What Will Happen to Estate Tax is Really Up in the Air
There is not enough support for any one proposal.

There's been a lot of talk in Washington about what should happen to the estate tax. But American Farm Bureau Federation Tax Specialist Pat Wolff says that has not translated into action.

"Everyone here in Washington knows that unless Congress acts the estate tax will come back on Jan. 1 with only a $1 million exemption and a top rate of 55%, that's a tax level we haven't seen in 10 years," Wolff said. "Everybody agrees that something needs to be done before Jan. 1 but the debate is over what should happen, how much estate tax relief should be provided."

Since 2001 the estate tax exemption has been increasing as the rate decreased until it zeroed out at the end of 2009. However Congress didn't finish the job 10 years ago, leaving it to this Congress to keep the tax from reverting to pre-2001 levels.

Wolff says there is nothing certain about what Congress will and won't do. However the House of Representatives have already passed a bill that would set the exemption at $3.5 million with a tax rate of 45%.

"The Senate is where everything is gummed up, but the Senate is also where we think we can do better than the House," Wolff said. "Two very important Senators, John Kyl from Arizona and Blanche Lincoln from Arkansas, have agreed and are trying to get the exemption level up to $5 million."

Wolff says Farm Bureau would like to get rid of the estate tax altogether, but there are simply not enough votes to make that happen. Farm Bureau has stressed to Congress that estate taxes can hit farm families harder than other small business owners because 84% of farm assets are real estate-based.

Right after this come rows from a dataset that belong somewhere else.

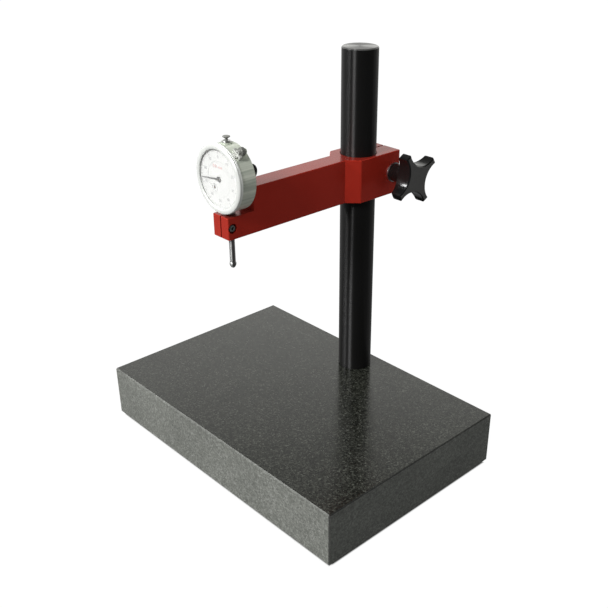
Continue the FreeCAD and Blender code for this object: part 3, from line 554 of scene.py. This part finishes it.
# bright screens behind and to the left, a dark room on the other side
look = wt.nodes.new("ShaderNodeTexCoord")
turn = wt.nodes.new("ShaderNodeVectorMath")
turn.operation = "DOT_PRODUCT"
wt.links.new(look.outputs["Generated"], turn.inputs[0])
turn.inputs[1].default_value = (-0.717, 0.697, 0.25)
level = wt.nodes.new("ShaderNodeMapRange")
wt.links.new(turn.outputs["Value"], level.inputs[0])
sharp = wt.nodes.new("ShaderNodeMapRange")
wt.links.new(turn.outputs["Value"], sharp.inputs[0])
for i, x, y in zip((1, 2, 3, 4), (-0.6, 0.45, 0.24, 0.9), (0.2, 0.8, 0.08, 1.12)):
    level.inputs[i].default_value = x
    sharp.inputs[i].default_value = y
wpath = wt.nodes.new("ShaderNodeLightPath")
parts = wt.nodes.new("ShaderNodeSeparateXYZ")
wt.links.new(look.outputs["Generated"], parts.inputs[0])
fall = wt.nodes.new("ShaderNodeMapRange")
wt.links.new(parts.outputs[2], fall.inputs[0])
for i, x in zip((1, 2, 3, 4), (0.53, 0.65, 1.0, 0.14)):
    fall.inputs[i].default_value = x
dim = wt.nodes.new("ShaderNodeMath")
dim.operation = "MULTIPLY"
wt.links.new(sharp.outputs[0], dim.inputs[0])
wt.links.new(fall.outputs[0], dim.inputs[1])
wlevel = wt.nodes.new("ShaderNodeMix")
wlevel.data_type = "FLOAT"
wt.links.new(wpath.outputs["Is Glossy Ray"], wlevel.inputs[0])
wt.links.new(level.outputs[0], wlevel.inputs[2])
wt.links.new(dim.outputs[0], wlevel.inputs[3])
wt.links.new(wlevel.outputs[0], bg.inputs[1])
seen = wt.nodes.new("ShaderNodeBackground")
seen.inputs[0].default_value = (1, 1, 1, 1)
seen.inputs[1].default_value = 1.0
wmix = wt.nodes.new("ShaderNodeMixShader")
wt.links.new(wpath.outputs["Is Camera Ray"], wmix.inputs[0])
wt.links.new(bg.outputs[0], wmix.inputs[1])
wt.links.new(seen.outputs[0], wmix.inputs[2])
wt.links.new(wmix.outputs[0], wt.nodes["World Output"].inputs[0])


def lamp(name, az, el, width, strength, colour=(1, 1, 1)):
    """Soft far lamp seen from the stand at azimuth (0 = -Y, 90 = +X) and elevation, in degrees."""
    a, e = math.radians(az), math.radians(el)
    d = Vector((math.sin(a) * math.cos(e), -math.cos(a) * math.cos(e), math.sin(e)))
    li = bpy.data.lights.new(name, "SUN")
    li.angle = math.radians(width)
    li.energy = strength
    li.color = colour
    ob = bpy.data.objects.new(name, li)
    bpy.context.collection.objects.link(ob)
    ob.location = d * 3
    ob.rotation_mode = "QUATERNION"
    ob.rotation_quaternion = d.to_track_quat("Z", "Y")
    return ob


lamp("key", 7, 33, 15, 2.8)
lamp("fill_left", -32, 34, 14, 1.5)
lamp("edge_left", -49.5, 34, 9, 0.4)

# ---------------------------------------------------------------- camera
AZ, EL, ROLL = math.radians(45.757), math.radians(28.156), math.radians(0.427)
back = Vector((math.sin(AZ) * math.cos(EL), -math.cos(AZ) * math.cos(EL), math.sin(EL)))
right = (-back).cross(Vector((0, 0, 1))).normalized()
up = back.cross(right)
r2 = right * math.cos(ROLL) + up * math.sin(ROLL)
u2 = up * math.cos(ROLL) - right * math.sin(ROLL)
cam = bpy.data.cameras.new("view")
cam.sensor_width = 36.0
cam.lens = 870.98 / 608 * 36.0
cam.shift_x = -(336.78 - 304.0) / 608
cam.shift_y = (329.5 - 304.0) / 608
cam.clip_start, cam.clip_end = 0.05, 50.0
co = bpy.data.objects.new("view", cam)
bpy.context.collection.objects.link(co)
co.matrix_world = Matrix((
    (r2.x, u2.x, back.x, 0.52705), (r2.y, u2.y, back.y, -0.47244), (r2.z, u2.z, back.z, 0.49295), (0, 0, 0, 1)))
sc = bpy.context.scene
sc.camera = co
sc.view_settings.view_transform = "Standard"
sc.view_settings.look = "None"
sc.view_settings.exposure = 0.0
sc.view_settings.gamma = 1.0
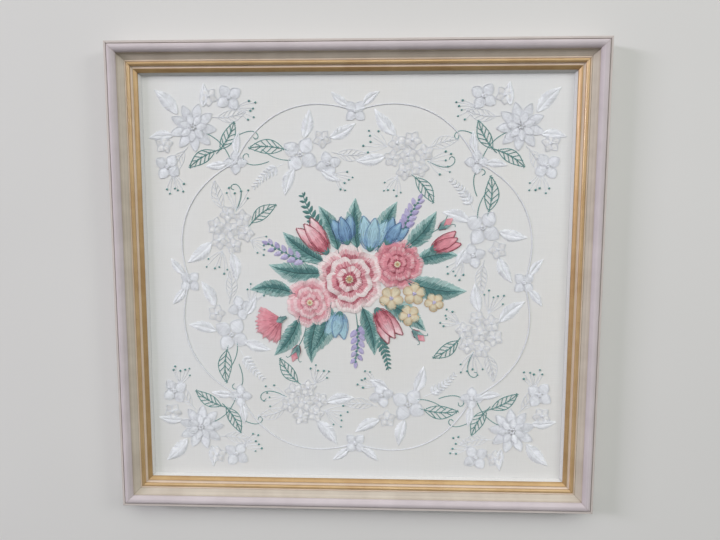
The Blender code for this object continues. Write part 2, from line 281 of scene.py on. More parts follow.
def vector_maths(tree, operation, first, second=(0, 0, 0)):
    return add(tree, "ShaderNodeVectorMath", {0: first, 1: second}, operation=operation).outputs[0]


def scaled(tree, vector, factor):
    inputs = {0: vector, "Scale": factor}
    return add(tree, "ShaderNodeVectorMath", inputs, operation="SCALE").outputs[0]


def blended(tree, factor, first, second, blend="MIX"):
    inputs = {0: factor, 6: first, 7: second}
    return add(tree, "ShaderNodeMix", inputs, data_type="RGBA", blend_type=blend).outputs[2]


def spread(tree, value, low, high, to_low=0.0, to_high=1.0):
    """A value's range mapped to another and clamped."""
    inputs = {"Value": value, "From Min": low, "From Max": high, "To Min": to_low, "To Max": to_high}
    return add(tree, "ShaderNodeMapRange", inputs).outputs[0]


def grain(tree, vector, scale, detail=3.0, roughness=0.55):
    inputs = {"Vector": vector, "Scale": scale, "Detail": detail, "Roughness": roughness}
    return add(tree, "ShaderNodeTexNoise", inputs).outputs["Fac"]


def stored(tree, geometry, name, data_type, value):
    """The geometry with a value kept on its points under a name."""
    inputs = {"Geometry": geometry, "Name": name, "Value": value}
    made = add(tree, "GeometryNodeStoreNamedAttribute", inputs, data_type=data_type, domain="POINT")
    return made.outputs["Geometry"]


def new_group(name, kind, sockets):
    """A node group: sockets are (in or out, name, type, value). Returns it with its two ends."""
    tree = bpy.data.node_groups.new(name, kind)
    for way, label, socket_type, value in sockets:
        in_out = {"in": "INPUT", "out": "OUTPUT"}[way]
        socket = tree.interface.new_socket(name=label, in_out=in_out, socket_type=socket_type)
        if value is not None:
            socket.default_value = value
    return tree, add(tree, "NodeGroupInput").outputs, add(tree, "NodeGroupOutput").inputs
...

Meanwhile, a new study has been released by the American Family Business Foundation that indicates as many as 1.5 million additional jobs could be lost if Congress allows the Federal Estate Tax to return next year. The report's author, Douglas Holtz-Eakin, former director of the Congressional Budget Office, says with fears of a double dip recession on the horizon, the last thing America needs is for Congress to threaten family-owned businesses with a huge tax increase, an increase that could put more jobs on the chopping block.

The study concludes that if the estate tax were reinstituted at a 65% rate, more than 1.6 million jobs would be lost. If Congress takes no action and the estate tax returns to the rate of 55%, between 1.4 million and 1.5 million jobs would be lost.